SHORT PROBLEM -> Repeat the material below exactly, line for line.

SOURCE EXCERPT ->
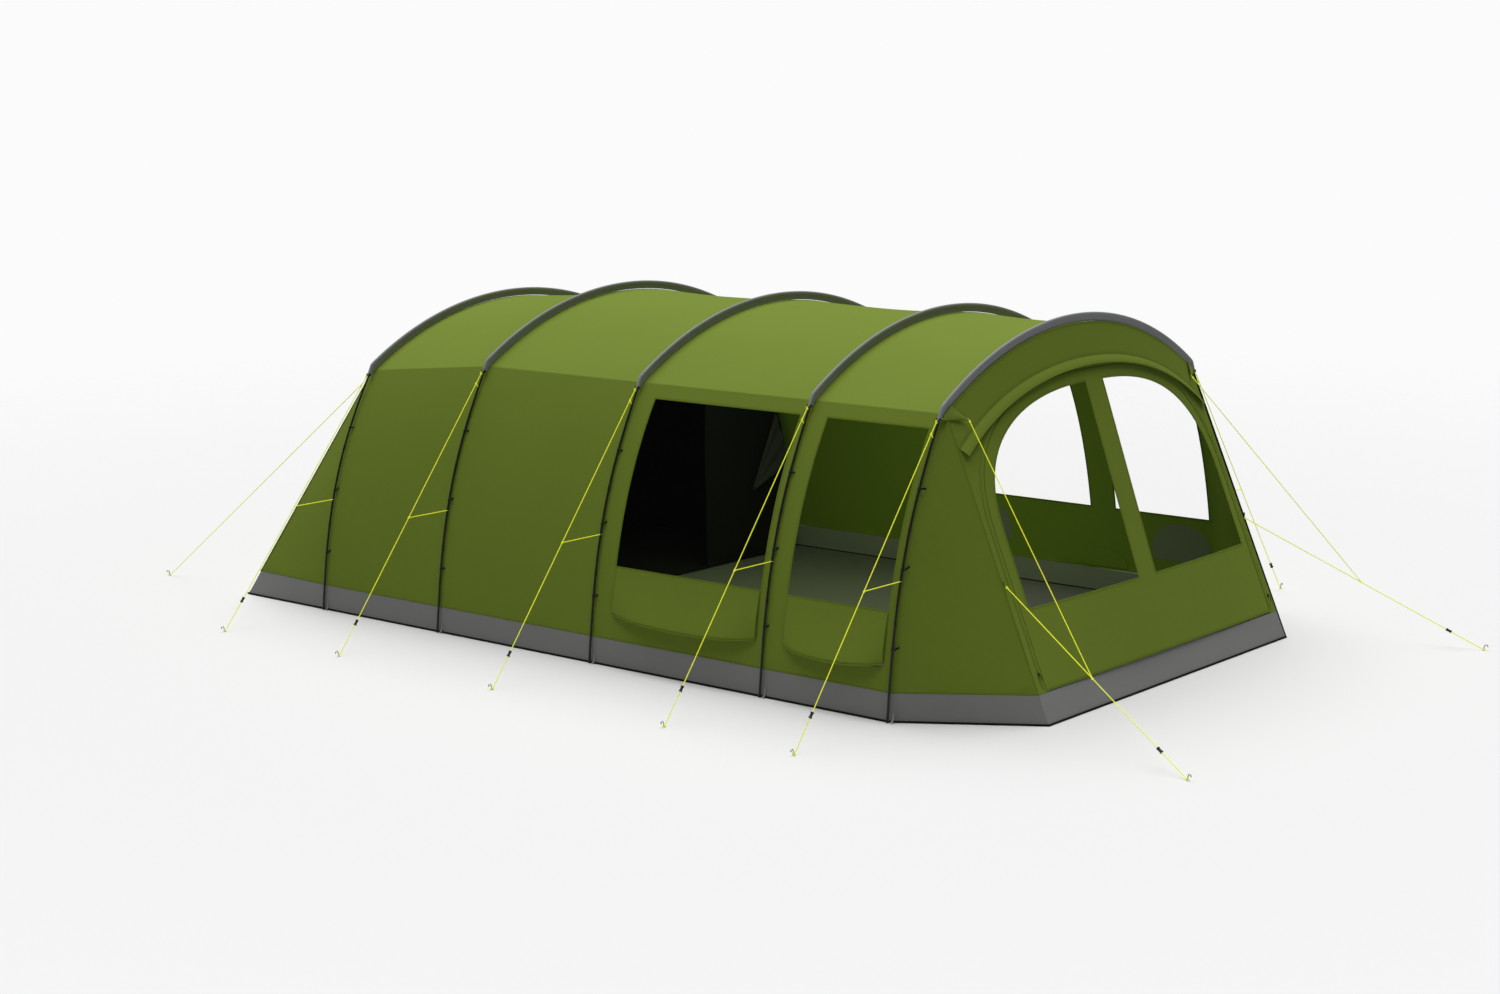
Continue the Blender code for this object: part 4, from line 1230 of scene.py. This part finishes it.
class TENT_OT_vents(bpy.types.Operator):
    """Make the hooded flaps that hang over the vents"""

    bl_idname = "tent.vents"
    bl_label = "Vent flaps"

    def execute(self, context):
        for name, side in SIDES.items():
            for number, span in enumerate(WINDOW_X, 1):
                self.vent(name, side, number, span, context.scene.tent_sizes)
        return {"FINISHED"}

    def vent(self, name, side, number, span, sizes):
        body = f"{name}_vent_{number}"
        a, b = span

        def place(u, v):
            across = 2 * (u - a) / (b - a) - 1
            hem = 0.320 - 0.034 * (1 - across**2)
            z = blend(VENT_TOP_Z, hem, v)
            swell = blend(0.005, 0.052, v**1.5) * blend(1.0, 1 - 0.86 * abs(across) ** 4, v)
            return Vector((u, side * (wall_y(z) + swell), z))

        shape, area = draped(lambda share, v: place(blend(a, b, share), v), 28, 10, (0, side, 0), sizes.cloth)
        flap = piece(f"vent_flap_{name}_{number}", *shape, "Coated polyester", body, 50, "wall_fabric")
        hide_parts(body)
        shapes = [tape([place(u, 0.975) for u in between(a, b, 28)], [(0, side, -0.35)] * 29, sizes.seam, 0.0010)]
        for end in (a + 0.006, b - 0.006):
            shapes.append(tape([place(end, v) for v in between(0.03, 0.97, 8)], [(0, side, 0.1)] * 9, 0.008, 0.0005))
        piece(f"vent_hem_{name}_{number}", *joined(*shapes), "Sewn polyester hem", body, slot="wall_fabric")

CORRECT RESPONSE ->
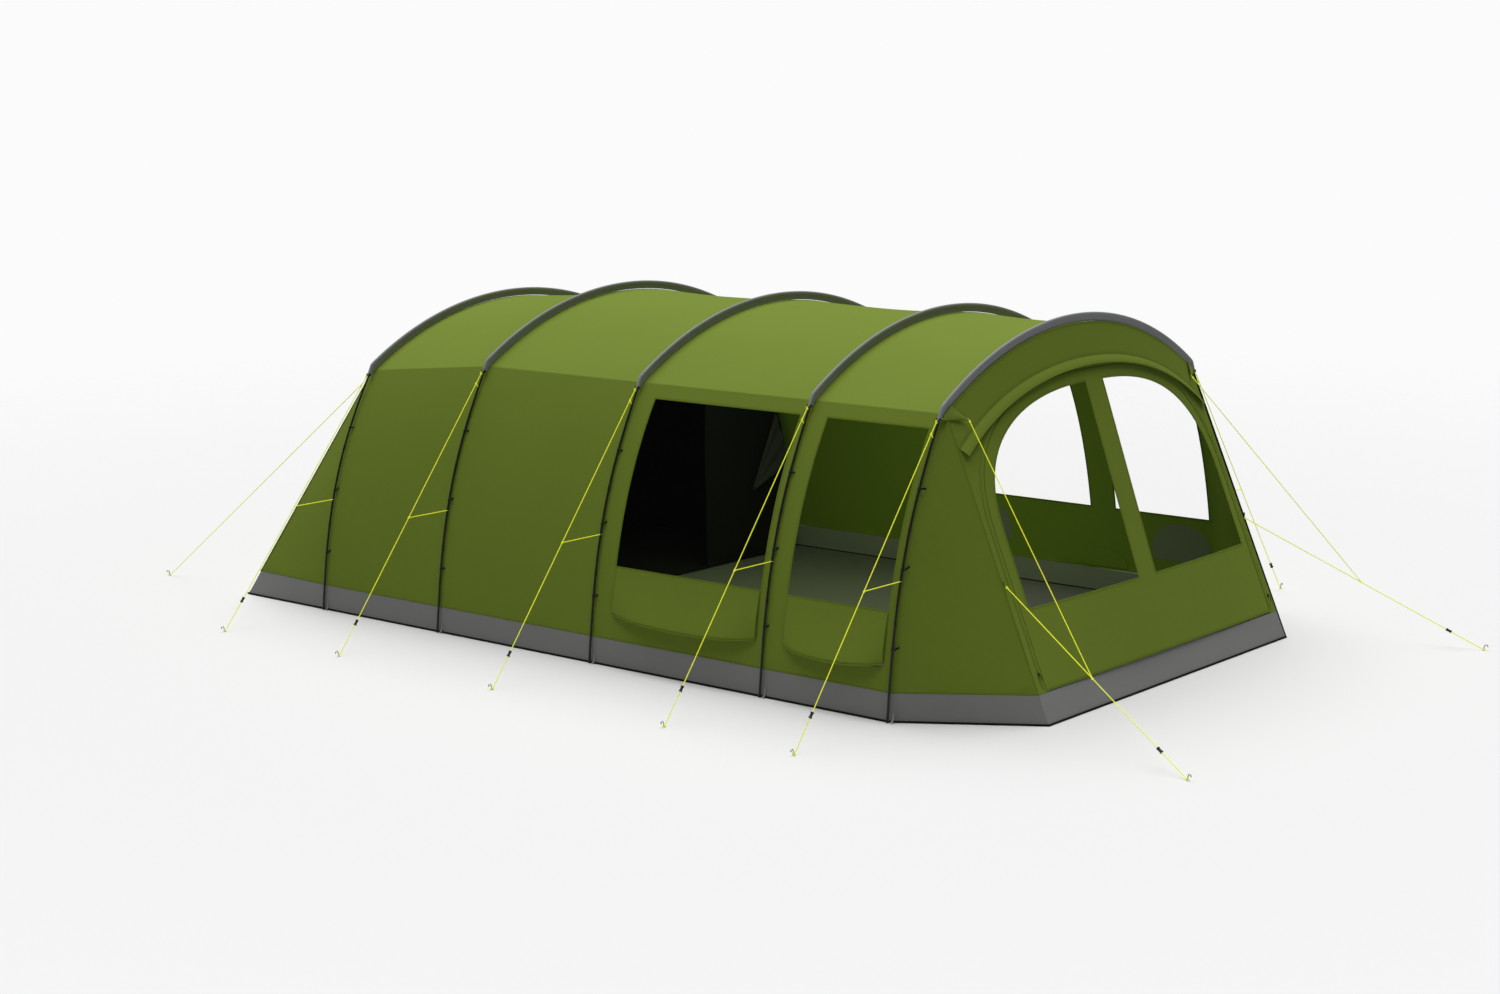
Continue the Blender code for this object: part 4, from line 1230 of scene.py. This part finishes it.
class TENT_OT_vents(bpy.types.Operator):
    """Make the hooded flaps that hang over the vents"""

    bl_idname = "tent.vents"
    bl_label = "Vent flaps"

    def execute(self, context):
        for name, side in SIDES.items():
            for number, span in enumerate(WINDOW_X, 1):
                self.vent(name, side, number, span, context.scene.tent_sizes)
        return {"FINISHED"}

    def vent(self, name, side, number, span, sizes):
        body = f"{name}_vent_{number}"
        a, b = span

        def place(u, v):
            across = 2 * (u - a) / (b - a) - 1
            hem = 0.320 - 0.034 * (1 - across**2)
            z = blend(VENT_TOP_Z, hem, v)
            swell = blend(0.005, 0.052, v**1.5) * blend(1.0, 1 - 0.86 * abs(across) ** 4, v)
            return Vector((u, side * (wall_y(z) + swell), z))

        shape, area = draped(lambda share, v: place(blend(a, b, share), v), 28, 10, (0, side, 0), sizes.cloth)
        flap = piece(f"vent_flap_{name}_{number}", *shape, "Coated polyester", body, 50, "wall_fabric")
        hide_parts(body)
        shapes = [tape([place(u, 0.975) for u in between(a, b, 28)], [(0, side, -0.35)] * 29, sizes.seam, 0.0010)]
        for end in (a + 0.006, b - 0.006):
            shapes.append(tape([place(end, v) for v in between(0.03, 0.97, 8)], [(0, side, 0.1)] * 9, 0.008, 0.0005))
        piece(f"vent_hem_{name}_{number}", *joined(*shapes), "Sewn polyester hem", body, slot="wall_fabric")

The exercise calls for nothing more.